## What to do
Give the lines of the material verbatim, from the first line to the line with "SIDE_VALLEY = 0.8 * MM", including both.

-- START --

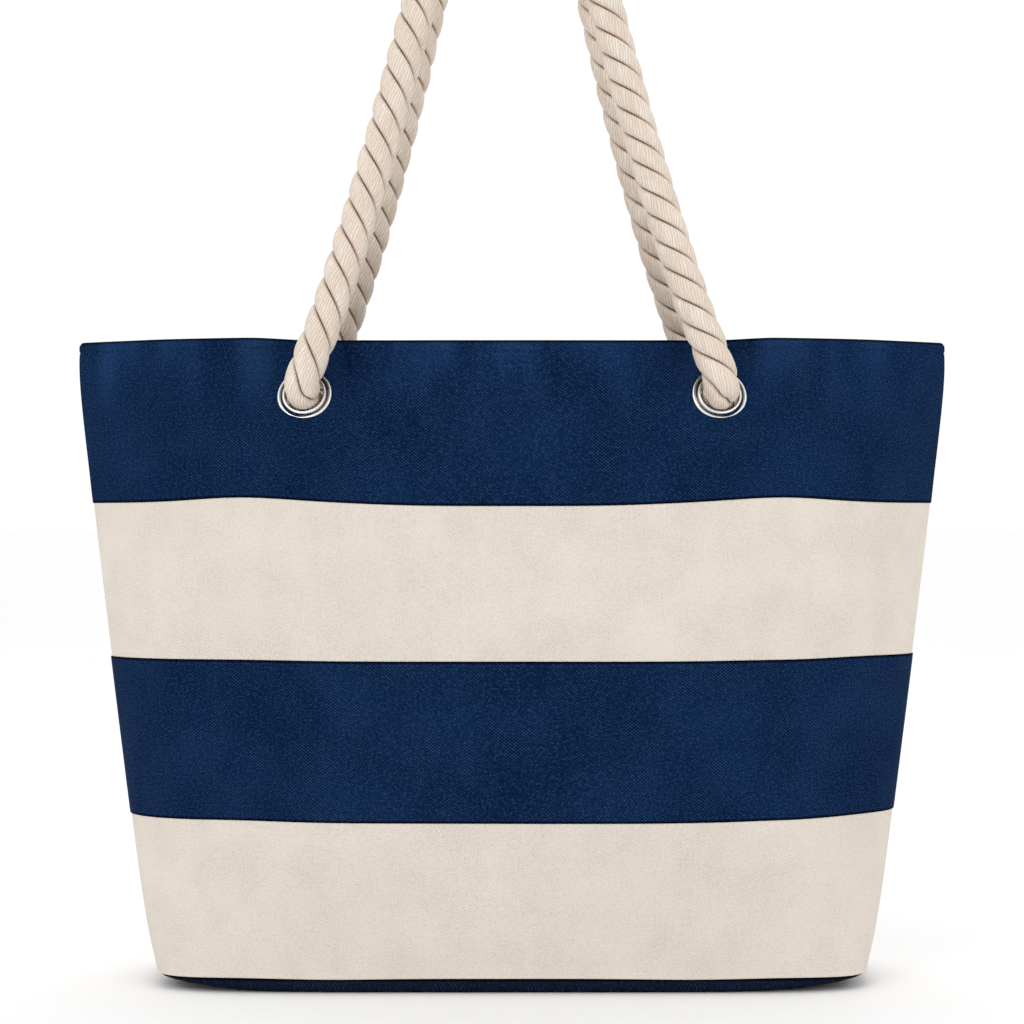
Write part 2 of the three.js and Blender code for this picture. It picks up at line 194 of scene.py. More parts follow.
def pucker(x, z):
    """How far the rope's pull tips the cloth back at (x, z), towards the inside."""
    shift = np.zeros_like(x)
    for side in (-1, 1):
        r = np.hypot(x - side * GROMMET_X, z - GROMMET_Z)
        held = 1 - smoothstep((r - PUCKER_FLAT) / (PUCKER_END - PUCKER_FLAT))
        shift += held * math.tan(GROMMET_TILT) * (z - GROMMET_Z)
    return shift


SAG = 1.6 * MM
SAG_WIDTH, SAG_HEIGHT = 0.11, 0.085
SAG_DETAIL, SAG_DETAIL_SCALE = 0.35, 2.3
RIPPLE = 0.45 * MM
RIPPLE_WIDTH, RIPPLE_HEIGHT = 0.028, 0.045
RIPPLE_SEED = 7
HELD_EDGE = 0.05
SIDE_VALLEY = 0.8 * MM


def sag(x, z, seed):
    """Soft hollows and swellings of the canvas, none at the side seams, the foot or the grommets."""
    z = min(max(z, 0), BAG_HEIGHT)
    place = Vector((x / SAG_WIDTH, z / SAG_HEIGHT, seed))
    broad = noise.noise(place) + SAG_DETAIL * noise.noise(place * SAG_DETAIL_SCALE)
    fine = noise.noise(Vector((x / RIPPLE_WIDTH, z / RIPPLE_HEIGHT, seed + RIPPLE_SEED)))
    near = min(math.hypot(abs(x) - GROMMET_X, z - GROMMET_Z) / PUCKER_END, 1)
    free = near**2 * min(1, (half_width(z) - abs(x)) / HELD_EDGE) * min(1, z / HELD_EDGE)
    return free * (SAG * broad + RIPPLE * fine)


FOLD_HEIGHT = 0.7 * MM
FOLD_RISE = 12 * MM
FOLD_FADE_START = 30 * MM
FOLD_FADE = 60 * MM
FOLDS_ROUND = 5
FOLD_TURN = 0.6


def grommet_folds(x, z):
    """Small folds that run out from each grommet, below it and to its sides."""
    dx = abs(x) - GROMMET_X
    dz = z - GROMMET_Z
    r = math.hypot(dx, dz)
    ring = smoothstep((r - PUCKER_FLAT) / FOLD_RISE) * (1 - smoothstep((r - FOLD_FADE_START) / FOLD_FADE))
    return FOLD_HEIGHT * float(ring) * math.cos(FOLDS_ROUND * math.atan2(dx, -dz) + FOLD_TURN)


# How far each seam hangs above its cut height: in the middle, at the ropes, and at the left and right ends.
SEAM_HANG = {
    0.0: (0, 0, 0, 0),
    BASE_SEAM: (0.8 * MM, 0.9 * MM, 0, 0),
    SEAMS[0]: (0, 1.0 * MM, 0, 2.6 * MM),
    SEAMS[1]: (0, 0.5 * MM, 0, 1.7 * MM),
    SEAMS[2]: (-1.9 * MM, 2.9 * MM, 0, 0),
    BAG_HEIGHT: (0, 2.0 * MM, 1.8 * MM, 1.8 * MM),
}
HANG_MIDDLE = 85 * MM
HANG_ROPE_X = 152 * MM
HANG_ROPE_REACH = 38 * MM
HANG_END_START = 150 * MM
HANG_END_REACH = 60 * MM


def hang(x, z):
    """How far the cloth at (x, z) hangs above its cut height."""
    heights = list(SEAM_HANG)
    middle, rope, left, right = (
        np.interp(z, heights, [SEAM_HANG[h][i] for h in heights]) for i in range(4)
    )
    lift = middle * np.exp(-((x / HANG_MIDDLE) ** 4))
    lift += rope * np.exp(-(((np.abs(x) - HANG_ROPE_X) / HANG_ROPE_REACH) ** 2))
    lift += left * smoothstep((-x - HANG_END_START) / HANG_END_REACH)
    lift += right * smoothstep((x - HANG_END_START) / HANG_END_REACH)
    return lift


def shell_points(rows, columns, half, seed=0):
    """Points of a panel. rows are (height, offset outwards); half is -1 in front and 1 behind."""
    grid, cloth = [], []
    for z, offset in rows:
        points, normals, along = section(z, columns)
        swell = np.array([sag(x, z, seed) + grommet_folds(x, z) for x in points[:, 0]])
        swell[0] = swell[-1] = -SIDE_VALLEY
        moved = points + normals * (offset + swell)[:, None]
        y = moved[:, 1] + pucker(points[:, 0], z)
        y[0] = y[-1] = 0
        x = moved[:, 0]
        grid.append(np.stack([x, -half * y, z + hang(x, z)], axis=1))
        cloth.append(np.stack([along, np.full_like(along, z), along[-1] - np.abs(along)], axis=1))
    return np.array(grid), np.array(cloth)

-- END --

## Correct output
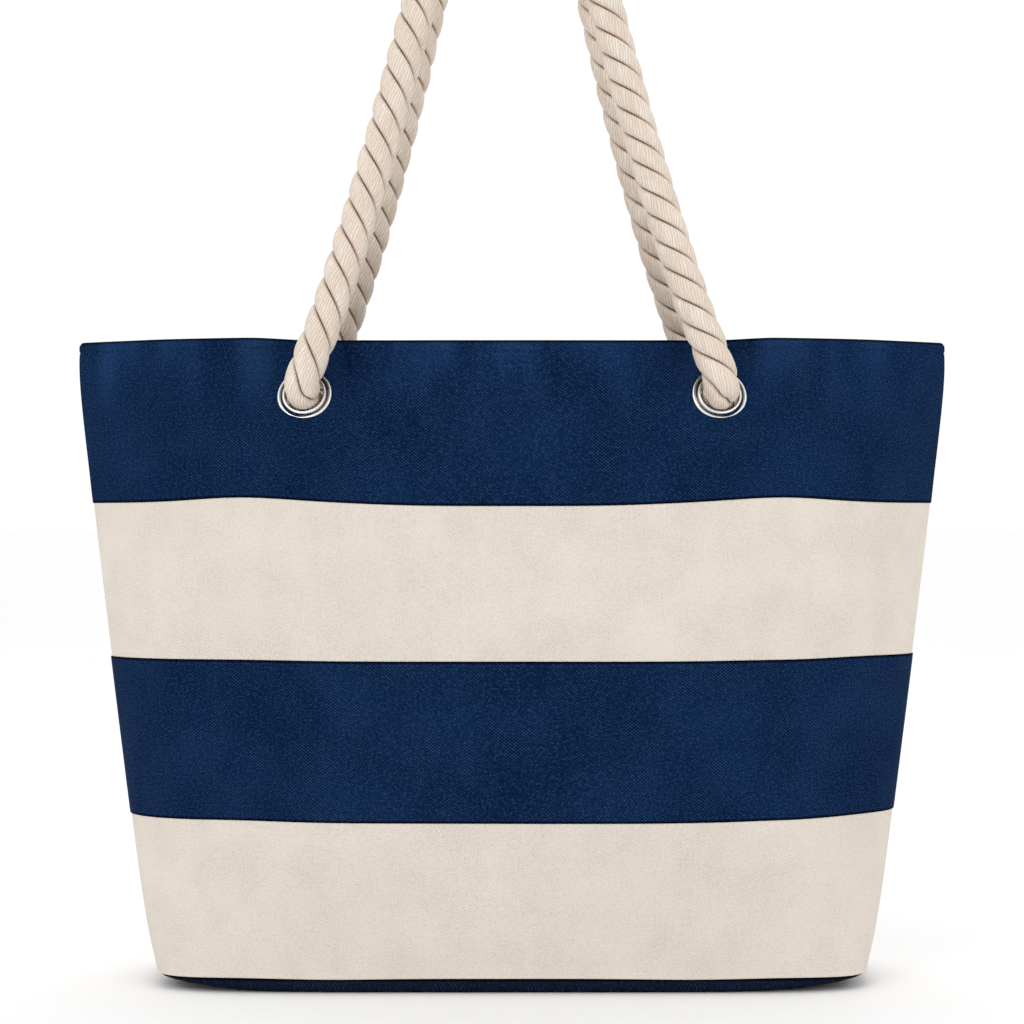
Write part 2 of the three.js and Blender code for this picture. It picks up at line 194 of scene.py. More parts follow.
def pucker(x, z):
    """How far the rope's pull tips the cloth back at (x, z), towards the inside."""
    shift = np.zeros_like(x)
    for side in (-1, 1):
        r = np.hypot(x - side * GROMMET_X, z - GROMMET_Z)
        held = 1 - smoothstep((r - PUCKER_FLAT) / (PUCKER_END - PUCKER_FLAT))
        shift += held * math.tan(GROMMET_TILT) * (z - GROMMET_Z)
    return shift


SAG = 1.6 * MM
SAG_WIDTH, SAG_HEIGHT = 0.11, 0.085
SAG_DETAIL, SAG_DETAIL_SCALE = 0.35, 2.3
RIPPLE = 0.45 * MM
RIPPLE_WIDTH, RIPPLE_HEIGHT = 0.028, 0.045
RIPPLE_SEED = 7
HELD_EDGE = 0.05
SIDE_VALLEY = 0.8 * MM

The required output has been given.